§ WRITTEN PROBLEM
Scan the data below for the string "handed". Copy every line where it appears.

§ MATERIAL SUPPLIED

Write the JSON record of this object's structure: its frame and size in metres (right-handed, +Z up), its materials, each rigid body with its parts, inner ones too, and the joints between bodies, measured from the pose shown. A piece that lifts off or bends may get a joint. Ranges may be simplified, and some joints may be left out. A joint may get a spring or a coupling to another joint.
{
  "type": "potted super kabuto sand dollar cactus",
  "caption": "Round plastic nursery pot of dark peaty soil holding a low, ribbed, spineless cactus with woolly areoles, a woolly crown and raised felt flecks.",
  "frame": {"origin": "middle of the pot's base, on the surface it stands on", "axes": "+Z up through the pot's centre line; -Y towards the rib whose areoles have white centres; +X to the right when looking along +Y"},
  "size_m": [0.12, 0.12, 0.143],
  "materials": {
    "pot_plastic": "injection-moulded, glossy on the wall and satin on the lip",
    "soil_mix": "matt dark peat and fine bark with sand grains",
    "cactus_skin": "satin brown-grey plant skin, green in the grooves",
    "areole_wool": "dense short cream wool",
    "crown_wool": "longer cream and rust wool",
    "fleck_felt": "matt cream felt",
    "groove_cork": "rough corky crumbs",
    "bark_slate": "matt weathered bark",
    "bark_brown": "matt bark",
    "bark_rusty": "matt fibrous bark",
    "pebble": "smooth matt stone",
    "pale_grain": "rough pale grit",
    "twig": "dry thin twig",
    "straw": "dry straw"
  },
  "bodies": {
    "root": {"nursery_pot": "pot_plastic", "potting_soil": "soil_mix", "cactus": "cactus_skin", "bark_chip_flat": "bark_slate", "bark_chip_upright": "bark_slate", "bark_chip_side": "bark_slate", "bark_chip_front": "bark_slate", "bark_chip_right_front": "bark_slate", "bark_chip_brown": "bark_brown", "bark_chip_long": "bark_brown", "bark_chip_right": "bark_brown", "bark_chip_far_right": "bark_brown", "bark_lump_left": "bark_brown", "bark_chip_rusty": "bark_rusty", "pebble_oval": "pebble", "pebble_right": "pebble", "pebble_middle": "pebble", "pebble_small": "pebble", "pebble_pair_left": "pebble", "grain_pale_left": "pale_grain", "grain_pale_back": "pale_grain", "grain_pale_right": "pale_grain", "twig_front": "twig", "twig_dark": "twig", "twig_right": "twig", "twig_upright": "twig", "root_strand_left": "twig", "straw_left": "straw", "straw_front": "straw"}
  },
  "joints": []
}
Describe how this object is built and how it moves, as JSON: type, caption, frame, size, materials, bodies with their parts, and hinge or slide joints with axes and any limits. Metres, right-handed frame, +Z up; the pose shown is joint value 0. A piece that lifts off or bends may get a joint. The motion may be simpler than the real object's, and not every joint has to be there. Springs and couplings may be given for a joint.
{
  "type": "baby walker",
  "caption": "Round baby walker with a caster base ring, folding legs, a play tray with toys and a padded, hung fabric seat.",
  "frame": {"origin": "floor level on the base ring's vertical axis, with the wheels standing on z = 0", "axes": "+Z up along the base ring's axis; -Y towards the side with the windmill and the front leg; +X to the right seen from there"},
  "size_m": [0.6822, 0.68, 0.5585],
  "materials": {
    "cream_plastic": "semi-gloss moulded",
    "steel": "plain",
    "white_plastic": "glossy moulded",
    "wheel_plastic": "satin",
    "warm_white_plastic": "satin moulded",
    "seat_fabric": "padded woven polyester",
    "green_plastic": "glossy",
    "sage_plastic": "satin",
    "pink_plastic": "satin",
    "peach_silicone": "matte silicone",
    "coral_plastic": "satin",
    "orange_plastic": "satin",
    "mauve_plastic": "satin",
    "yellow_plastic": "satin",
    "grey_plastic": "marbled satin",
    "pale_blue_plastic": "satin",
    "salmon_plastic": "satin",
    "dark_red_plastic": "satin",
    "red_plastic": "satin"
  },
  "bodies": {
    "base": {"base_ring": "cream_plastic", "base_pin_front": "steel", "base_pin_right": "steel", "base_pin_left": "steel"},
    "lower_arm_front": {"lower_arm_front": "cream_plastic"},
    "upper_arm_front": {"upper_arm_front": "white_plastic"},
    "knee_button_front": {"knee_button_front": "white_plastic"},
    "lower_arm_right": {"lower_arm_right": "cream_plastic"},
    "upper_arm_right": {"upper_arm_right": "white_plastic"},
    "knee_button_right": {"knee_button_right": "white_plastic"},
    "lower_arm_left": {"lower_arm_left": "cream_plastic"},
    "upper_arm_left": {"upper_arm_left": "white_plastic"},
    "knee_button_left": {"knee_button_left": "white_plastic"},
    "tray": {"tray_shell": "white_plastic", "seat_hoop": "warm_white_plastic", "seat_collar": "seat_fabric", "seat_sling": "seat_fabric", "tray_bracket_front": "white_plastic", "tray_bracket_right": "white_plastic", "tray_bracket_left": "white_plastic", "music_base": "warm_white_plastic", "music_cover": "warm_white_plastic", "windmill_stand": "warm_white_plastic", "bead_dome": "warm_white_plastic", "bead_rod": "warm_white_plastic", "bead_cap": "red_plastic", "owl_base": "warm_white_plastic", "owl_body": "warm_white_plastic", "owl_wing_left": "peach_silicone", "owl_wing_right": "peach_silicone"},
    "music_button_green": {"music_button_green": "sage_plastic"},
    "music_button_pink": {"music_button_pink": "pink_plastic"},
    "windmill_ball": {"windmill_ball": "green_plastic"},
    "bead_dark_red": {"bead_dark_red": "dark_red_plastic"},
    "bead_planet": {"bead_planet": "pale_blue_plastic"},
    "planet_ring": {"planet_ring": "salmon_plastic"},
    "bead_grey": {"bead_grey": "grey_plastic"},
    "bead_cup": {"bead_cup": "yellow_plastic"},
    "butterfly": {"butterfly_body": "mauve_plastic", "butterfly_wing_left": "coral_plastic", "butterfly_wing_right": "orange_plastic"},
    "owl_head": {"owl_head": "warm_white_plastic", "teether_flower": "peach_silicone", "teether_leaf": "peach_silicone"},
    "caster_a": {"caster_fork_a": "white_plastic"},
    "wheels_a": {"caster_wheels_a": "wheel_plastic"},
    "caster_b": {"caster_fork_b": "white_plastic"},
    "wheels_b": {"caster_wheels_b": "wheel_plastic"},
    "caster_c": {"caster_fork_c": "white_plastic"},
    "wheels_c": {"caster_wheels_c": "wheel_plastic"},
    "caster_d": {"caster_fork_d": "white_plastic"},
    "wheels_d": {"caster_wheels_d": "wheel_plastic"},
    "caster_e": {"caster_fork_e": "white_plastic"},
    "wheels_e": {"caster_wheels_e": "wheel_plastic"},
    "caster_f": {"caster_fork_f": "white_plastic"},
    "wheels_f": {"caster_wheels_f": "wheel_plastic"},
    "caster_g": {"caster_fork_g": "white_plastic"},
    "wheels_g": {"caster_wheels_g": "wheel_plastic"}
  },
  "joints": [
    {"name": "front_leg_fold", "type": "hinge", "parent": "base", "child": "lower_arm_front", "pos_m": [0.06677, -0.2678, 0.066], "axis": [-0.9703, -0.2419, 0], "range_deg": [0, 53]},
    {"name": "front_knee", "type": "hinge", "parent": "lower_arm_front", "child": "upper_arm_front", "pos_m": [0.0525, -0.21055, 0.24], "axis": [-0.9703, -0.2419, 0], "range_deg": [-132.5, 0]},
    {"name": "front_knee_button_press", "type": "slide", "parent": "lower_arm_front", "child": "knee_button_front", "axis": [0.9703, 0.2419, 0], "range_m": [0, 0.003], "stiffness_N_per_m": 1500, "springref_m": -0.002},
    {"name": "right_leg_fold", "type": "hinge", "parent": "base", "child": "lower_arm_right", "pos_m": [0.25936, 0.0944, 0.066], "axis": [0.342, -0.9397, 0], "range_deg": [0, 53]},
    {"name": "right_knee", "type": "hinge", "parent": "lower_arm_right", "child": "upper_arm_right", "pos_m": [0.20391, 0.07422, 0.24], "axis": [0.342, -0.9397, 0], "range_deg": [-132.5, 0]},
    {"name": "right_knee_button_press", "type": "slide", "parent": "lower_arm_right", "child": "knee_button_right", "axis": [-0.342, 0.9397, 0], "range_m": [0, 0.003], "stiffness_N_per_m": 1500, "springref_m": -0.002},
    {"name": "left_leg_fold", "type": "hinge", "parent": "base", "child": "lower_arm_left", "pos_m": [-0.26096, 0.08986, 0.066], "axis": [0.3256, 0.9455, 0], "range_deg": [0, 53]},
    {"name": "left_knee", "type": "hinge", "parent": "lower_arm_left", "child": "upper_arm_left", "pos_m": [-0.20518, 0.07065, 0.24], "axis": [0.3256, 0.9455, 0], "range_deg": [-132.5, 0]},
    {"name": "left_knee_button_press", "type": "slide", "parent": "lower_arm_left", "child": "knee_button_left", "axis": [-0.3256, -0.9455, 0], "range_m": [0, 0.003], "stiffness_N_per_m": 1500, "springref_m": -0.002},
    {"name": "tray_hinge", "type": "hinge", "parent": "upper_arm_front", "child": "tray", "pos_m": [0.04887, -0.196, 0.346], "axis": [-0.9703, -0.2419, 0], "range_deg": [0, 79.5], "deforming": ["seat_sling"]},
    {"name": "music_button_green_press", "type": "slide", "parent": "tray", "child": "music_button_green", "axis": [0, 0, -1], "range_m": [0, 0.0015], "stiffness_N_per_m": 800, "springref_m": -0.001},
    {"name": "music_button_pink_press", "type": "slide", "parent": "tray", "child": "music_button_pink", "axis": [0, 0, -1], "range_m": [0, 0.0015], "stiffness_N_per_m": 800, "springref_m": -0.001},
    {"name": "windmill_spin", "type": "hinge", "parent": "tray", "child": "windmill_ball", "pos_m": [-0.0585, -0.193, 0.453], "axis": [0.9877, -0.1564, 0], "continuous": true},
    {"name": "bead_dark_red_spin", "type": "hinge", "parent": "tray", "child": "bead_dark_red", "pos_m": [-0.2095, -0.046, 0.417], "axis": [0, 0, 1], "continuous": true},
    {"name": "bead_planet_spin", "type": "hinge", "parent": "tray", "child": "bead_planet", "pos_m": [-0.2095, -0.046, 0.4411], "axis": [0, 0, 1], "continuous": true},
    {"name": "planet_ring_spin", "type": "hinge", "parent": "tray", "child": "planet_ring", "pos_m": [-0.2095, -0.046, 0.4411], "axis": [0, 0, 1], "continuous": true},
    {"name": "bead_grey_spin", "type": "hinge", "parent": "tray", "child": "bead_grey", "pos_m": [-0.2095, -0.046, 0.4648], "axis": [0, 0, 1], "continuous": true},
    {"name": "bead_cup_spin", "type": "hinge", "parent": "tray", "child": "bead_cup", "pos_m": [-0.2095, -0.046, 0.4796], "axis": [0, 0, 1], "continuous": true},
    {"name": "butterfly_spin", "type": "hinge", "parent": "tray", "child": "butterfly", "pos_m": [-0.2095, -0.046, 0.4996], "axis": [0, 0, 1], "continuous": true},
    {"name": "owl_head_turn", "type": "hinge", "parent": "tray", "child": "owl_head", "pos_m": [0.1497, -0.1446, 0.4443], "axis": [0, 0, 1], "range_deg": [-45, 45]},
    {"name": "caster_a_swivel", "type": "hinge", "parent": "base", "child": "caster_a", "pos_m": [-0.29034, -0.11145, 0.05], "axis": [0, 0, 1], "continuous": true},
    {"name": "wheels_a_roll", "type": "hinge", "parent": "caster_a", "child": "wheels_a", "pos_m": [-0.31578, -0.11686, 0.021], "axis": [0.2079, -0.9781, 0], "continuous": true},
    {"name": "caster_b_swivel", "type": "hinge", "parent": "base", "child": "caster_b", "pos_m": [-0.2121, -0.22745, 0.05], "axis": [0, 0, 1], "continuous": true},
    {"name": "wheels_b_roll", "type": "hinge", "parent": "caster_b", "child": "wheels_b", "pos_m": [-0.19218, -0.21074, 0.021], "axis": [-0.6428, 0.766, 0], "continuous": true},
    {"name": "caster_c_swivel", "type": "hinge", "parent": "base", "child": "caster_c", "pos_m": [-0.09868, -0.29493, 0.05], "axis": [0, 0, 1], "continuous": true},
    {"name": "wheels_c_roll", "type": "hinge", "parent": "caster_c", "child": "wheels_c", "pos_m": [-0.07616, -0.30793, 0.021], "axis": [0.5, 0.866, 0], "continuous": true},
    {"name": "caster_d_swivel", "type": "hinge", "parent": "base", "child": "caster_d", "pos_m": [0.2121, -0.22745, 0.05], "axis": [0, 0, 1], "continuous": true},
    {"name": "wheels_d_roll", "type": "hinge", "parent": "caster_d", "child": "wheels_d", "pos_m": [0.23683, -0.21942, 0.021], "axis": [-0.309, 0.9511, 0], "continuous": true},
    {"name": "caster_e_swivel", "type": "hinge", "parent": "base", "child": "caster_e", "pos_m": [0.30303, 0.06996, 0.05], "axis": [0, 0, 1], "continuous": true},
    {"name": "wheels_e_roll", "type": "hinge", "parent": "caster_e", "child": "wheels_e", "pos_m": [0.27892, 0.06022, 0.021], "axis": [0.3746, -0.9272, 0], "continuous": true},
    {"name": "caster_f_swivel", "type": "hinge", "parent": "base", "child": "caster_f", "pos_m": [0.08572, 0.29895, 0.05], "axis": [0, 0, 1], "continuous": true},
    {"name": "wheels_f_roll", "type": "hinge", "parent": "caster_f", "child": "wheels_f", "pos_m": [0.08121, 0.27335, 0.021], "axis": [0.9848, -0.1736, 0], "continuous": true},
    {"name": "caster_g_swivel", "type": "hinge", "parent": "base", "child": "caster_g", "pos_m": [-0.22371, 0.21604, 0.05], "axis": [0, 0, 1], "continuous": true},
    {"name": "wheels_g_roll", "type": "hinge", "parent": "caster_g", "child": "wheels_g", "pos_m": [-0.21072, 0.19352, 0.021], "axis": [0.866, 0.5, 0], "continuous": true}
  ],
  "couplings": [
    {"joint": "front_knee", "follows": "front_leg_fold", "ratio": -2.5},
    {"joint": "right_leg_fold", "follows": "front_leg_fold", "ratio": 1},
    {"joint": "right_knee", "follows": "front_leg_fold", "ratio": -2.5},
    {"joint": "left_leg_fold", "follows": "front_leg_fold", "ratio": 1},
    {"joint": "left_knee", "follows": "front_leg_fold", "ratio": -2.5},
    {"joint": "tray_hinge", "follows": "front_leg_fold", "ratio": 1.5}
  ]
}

§ TASK SOLUTION
Write the JSON record of this object's structure: its frame and size in metres (right-handed, +Z up), its materials, each rigid body with its parts, inner ones too, and the joints between bodies, measured from the pose shown. A piece that lifts off or bends may get a joint. Ranges may be simplified, and some joints may be left out. A joint may get a spring or a coupling to another joint.
Describe how this object is built and how it moves, as JSON: type, caption, frame, size, materials, bodies with their parts, and hinge or slide joints with axes and any limits. Metres, right-handed frame, +Z up; the pose shown is joint value 0. A piece that lifts off or bends may get a joint. The motion may be simpler than the real object's, and not every joint has to be there. Springs and couplings may be given for a joint.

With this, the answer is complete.